Disclaimer: With Medicaid, VA, and insurance regulations frequently changing, past blog posts may not be presently accurate or relevant. Please contact our office for information on current planning strategies, tips, and how-to's.
Currently, there are 31 states* where Medicaid treats a community spouse’s IRA account as a countable resource. Thus, before an institutionalized spouse can qualify for Medicaid benefits, the community spouse’s IRA account must be either protected or spent-down.
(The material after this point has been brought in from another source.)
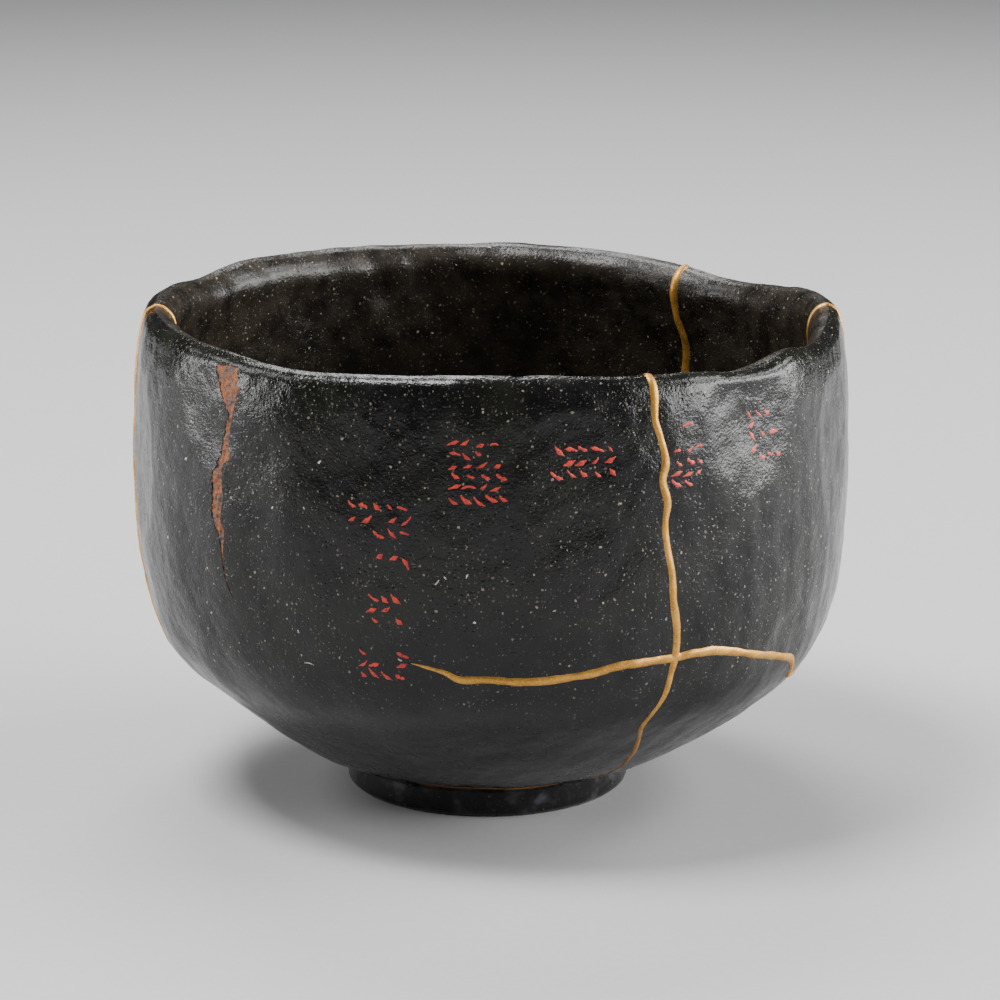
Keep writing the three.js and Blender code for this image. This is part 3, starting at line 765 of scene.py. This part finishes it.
def dab(degrees, height, length, width, turn, thick):
    """One touch of the brush, a low lens that tapers at both ends and follows the skin."""
    s = np.linspace(0, 1, 14)
    across = np.sin(np.linspace(-math.pi / 2, math.pi / 2, MARK_POINTS))
    half = width / 2 * np.sin(math.pi * np.clip(s, 0.02, 0.98)) ** 0.45 * (1 + 0.3 * np.sin(9 * s + turn * 7))
    along = (s - 0.5) * length
    bend = 0.12 * length * np.sin(math.pi * s) * math.cos(turn * 5)
    x = along[:, None] * math.cos(turn) - (bend[:, None] + half[:, None] * across) * math.sin(turn)
    y = along[:, None] * math.sin(turn) + (bend[:, None] + half[:, None] * across) * math.cos(turn)
    start = np.array(float(degrees)), station_at(np.array(float(height)))
    east = unit(smooth_skin(start[0] + 1, start[1]) - smooth_skin(start[0] - 1, start[1]))
    up = unit(smooth_skin(start[0], start[1] + 0.02) - smooth_skin(start[0], start[1] - 0.02))
    spread = slide(*start, x[..., None] * east + y[..., None] * up)
    points, normal = skin(*spread)
    crown = (1 - across**2) * np.sin(math.pi * np.clip(s, 0.02, 0.98))[:, None] ** 0.5
    upper = points + normal * (thick * crown - 0.02)[..., None]
    lower = (points - normal * 0.12)[:, ::-1]
    return np.concatenate([upper, lower], 1)


def dabs_piece(name, rings):
    points, faces = [], []
    for ring in rings:
        start = len(points)
        points += placed(ring).reshape(-1, 3).tolist()
        faces += [tuple(start + k for k in face) for face in capped_faces(len(ring), ring.shape[1])]
    return closed_piece(name, np.array(points), faces)


def red_strokes():
    """Plain rows of short slanting strokes, each row leaning its own way, with worn gaps."""
    rng = np.random.default_rng(12)
    rings = []
    for degrees, height, half_width, half_height, rows, worn in MARKS:
        for row in range(rows):
            y = (2 * (row + 0.5) / rows - 1) * half_height
            lean = 0.45 if row % 2 else 2.5
            x = -half_width + rng.uniform(0.0, 0.6)
            while x < half_width:
                length, width = rng.uniform(1.2, 2.4), rng.uniform(0.38, 0.8)
                turn, lift = lean + rng.normal() * 0.18, y + rng.normal() * 0.18
                if rng.uniform() > worn:
                    place = degrees + math.degrees(x / WALL_RADIUS), height + lift
                    rings.append(dab(*place, length, width, turn, STROKE_THICK))
                x += rng.uniform(1.7, 2.4)
    return dabs_piece("red_brush_marks", rings)


def red_lacquer():
    material, tree, shader = new_material("vermilion")
    place = in_mm(tree)
    patchy, fine = grainy(tree, place, 1.1, 3.0, 0.6), grainy(tree, place, 0.3, 2.0, 0.6)
    colour = blended(tree, between(tree, patchy, 0.35, 0.65), (0.38, 0.018, 0.010), (0.64, 0.040, 0.016))
    colour = blended(tree, between(tree, fine, 0.56, 0.70), colour, (0.02, 0.008, 0.008))
    tree.links.new(colour, shader.inputs["Base Color"])
    tree.links.new(between(tree, fine, 0.3, 0.7, 0.42, 0.6), shader.inputs["Roughness"])
    worn = use_group(tree, pits, Grain=0.03, Pits=0.03, Ripple=0.02)["Height"]
    raise_skin(tree, shader, worn)
    return material


marks = red_strokes()
coat(marks, red_lacquer())
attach(marks, "root")


# ---------------------------------------------------------------------------------------------
# The pale flecks. Small chips and scratches that show the bare clay, where stones burst through
# the glaze or the wall was knocked. Each is a thin crust left level with the skin.
# ---------------------------------------------------------------------------------------------

# Each: degrees, height, length, width and turn.
FLECKS = [
    (-144.5, 64.4, 1.1, 0.5, 0.6), (-119.8, 34.4, 2.2, 0.18, 3.1), (-98.0, 50.4, 1.1, 0.3, 0.9),
    (-96.8, 51.1, 0.8, 0.3, 2.2), (-93.5, 51.4, 0.9, 0.26, 1.2), (-92.5, 43.8, 0.6, 0.5, 0.3),
    (-116.7, 68.8, 0.8, 0.5, 0.8), (-124.8, 60.3, 0.6, 0.4, 1.0), (-119.0, 61.1, 0.5, 0.35, 2.0),
    (-150.5, 49.7, 0.8, 0.4, 1.4), (-140.0, 39.4, 0.6, 0.4, 0.5), (-139.3, 47.3, 0.5, 0.35, 2.5),
    (-121.2, 39.9, 0.6, 0.35, 1.8), (-104.2, 37.0, 0.8, 0.35, 2.7),
]


def bare_clay():
    material, tree, shader = new_material("bare_clay")
    place = in_mm(tree)
    patchy, fine = grainy(tree, place, 0.5, 3.0, 0.6), grainy(tree, place, 0.2, 2.0, 0.6)
    colour = blended(tree, between(tree, patchy, 0.3, 0.7), (0.30, 0.26, 0.19), (0.58, 0.55, 0.47))
    tree.links.new(colour, shader.inputs["Base Color"])
    tree.links.new(between(tree, fine, 0.3, 0.7, 0.6, 0.85), shader.inputs["Roughness"])
    return material


FLECK_THICK = 0.05
flecks = dabs_piece("bare_clay_flecks", [dab(*fleck, FLECK_THICK) for fleck in FLECKS])
coat(flecks, bare_clay())
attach(flecks, "root")


# ---------------------------------------------------------------------------------------------
# The floor. A wide sheet of plain pale paper, which isn't part of the bowl.
# ---------------------------------------------------------------------------------------------

FLOOR_HALF = 3.0
floor_mesh = bpy.data.meshes.new("floor")
corners = [(x * FLOOR_HALF, y * FLOOR_HALF, 0) for x, y in ((-1, -1), (1, -1), (1, 1), (-1, 1))]
floor_mesh.from_pydata(corners, [], [(0, 1, 2, 3)])
floor = bpy.data.objects.new("floor", floor_mesh)
bpy.context.scene.collection.objects.link(floor)
paper, paper_tree, paper_shader = new_material("pale_paper")
paper_place = in_mm(paper_tree)
fibres = grainy(paper_tree, paper_place, 1.5, 3.0)
paper_colour = blended(paper_tree, fibres, (0.42, 0.42, 0.43), (0.46, 0.46, 0.47))
paper_tree.links.new(paper_colour, paper_shader.inputs["Base Color"])
paper_shader.inputs["Roughness"].default_value = 0.8
floor_mesh.materials.append(paper)


# ---------------------------------------------------------------------------------------------
# The light and the camera. Softboxes at both sides, behind and over the bowl, in a dim room,
# and a camera well back with a long lens, a little above the lip.
# ---------------------------------------------------------------------------------------------

def soft_light(name, place, target, size, power):
    """A rectangular soft light that faces the target."""
    lamp = bpy.data.lights.new(name, "AREA")
    lamp.shape, lamp.size, lamp.size_y, lamp.energy = "RECTANGLE", size[0], size[1], power
    light = bpy.data.objects.new(name, lamp)
    light.location = place
    aim = np.array(target) - np.array(place)
    light.rotation_euler = Vector(aim).to_track_quat("-Z", "Y").to_euler()
    bpy.context.scene.collection.objects.link(light)
    return light


bowl_middle = (0.0, 0.0, 0.05)
soft_light("left_softbox", (-0.95, 0.02, 0.18), bowl_middle, (0.50, 0.22), 5.0)
soft_light("left_high_softbox", (-0.75, 0.1, 0.62), bowl_middle, (0.5, 0.2), 3.0)
soft_light("right_softbox", (0.90, -0.10, 0.26), bowl_middle, (0.95, 0.40), 20.0)
soft_light("right_high_softbox", (0.7, 0.1, 0.70), bowl_middle, (0.6, 0.25), 6.0)
soft_light("overhead_softbox", (-0.1, 0.60, 0.90), bowl_middle, (0.5, 0.35), 9.0)
soft_light("lip_softbox", (-0.35, -0.14, 0.97), bowl_middle, (0.34, 0.34), 14.0)

world = bpy.data.worlds.new("studio")
world.use_nodes = True
world.node_tree.nodes["Background"].inputs[0].default_value = (0.75, 0.77, 0.82, 1)
world.node_tree.nodes["Background"].inputs[1].default_value = 0.06
bpy.context.scene.world = world

CAMERA_DISTANCE = 0.650
CAMERA_RISE = math.radians(14)
LOOK_AT = np.array([1.3 + OFF_MIDDLE, 0.0, 48.5]) * MM
camera_data = bpy.data.cameras.new("camera")
camera_data.sensor_width = 36
camera_data.lens = 138.6
camera = bpy.data.objects.new("camera", camera_data)
camera.location = LOOK_AT + CAMERA_DISTANCE * np.array([0, -math.cos(CAMERA_RISE), math.sin(CAMERA_RISE)])
camera.rotation_euler = (math.radians(90) - CAMERA_RISE, 0, 0)
bpy.context.scene.collection.objects.link(camera)
bpy.context.scene.camera = camera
Protecting the Community Spouse’s IRA
The best way to protect the community spouse’s IRA account is to make it part of his or her community spouse resource allowance (CSRA). In 2015, with the maximum CSRA being $119,220, if a couple had total countable resources of $275,000 ($175,000 of which was in the community spouse’s IRA account) the community spouse would be advised to leave $119,220 in the IRA account. As for the balance of $55,780, the community spouse would further be advised to invest the amount into a tax-qualified DRA compliant immediate annuity (Tax-Qualified Annuity, or TQA).
Taxation and the Community Spouse’s IRA
The $119,220 remaining in community spouse’s IRA account would not be subject to income taxation. As for the funding of the TQA – which was accomplished by an IRA Direct Transfer (preferred method) or a 60-day IRA Rollover** – the funding transaction would not be subject to income taxation. However, as the community spouse receives the monthly payments from the TQA, he or she would be taxed on the payments received in the given year.
Eliminating the Remaining Spend-Down
As for the remaining spend-down of $100,000, the community spouse would be advised to invest the amount into a DRA compliant immediate annuity (DCIA). Since a DCIA involves after-tax dollars, unlike the TQA, which involves pre-tax dollars, only a small portion of each payment is subject to income taxation in the year of receipt.
One Annuity Versus Two Annuities
For purposes of simplicity, some clients have requested to use only one annuity rather than the two detailed above. However, because the Internal Revenue Code does not allow qualified funds (pre-tax) to be mixed with non-qualified funds (post-tax), two annuity contracts are required.
At the Krause Agency, we understand that Medicaid planning with IRAs is complicated. However, between our unique annuity product line and vast state-specific Medicaid knowledge, we are more than equipped to handle your most challenging cases. So, if you have a case involving a countable IRA, please do not hesitate to get in touch with us.
* This applies to the following states: Alabama, Arizona, Arkansas, Colorado, Connecticut, Hawaii, Illinois, Iowa, Louisiana, Maine, Maryland, Massachusetts, Michigan, Minnesota, Missouri, Montana, Nebraska, Nevada, New Hampshire, New Jersey, New Mexico, North Carolina, North Dakota, Ohio, Oklahoma, Oregon, South Dakota, Texas, Utah, Virginia, and Washington. Additionally, Texas’ Medicaid rules sometimes allow for the use of a tax-deferred annuity rather than an immediate annuity.
** Pursuant to Bobrow v. Commissioner the IRS has announced that they will apply the Bobrow interpretation of § 408(d)(3)(B) to any rollover that involves an IRA distribution after January 1, 2015. Please consult with a tax expert for specific advice.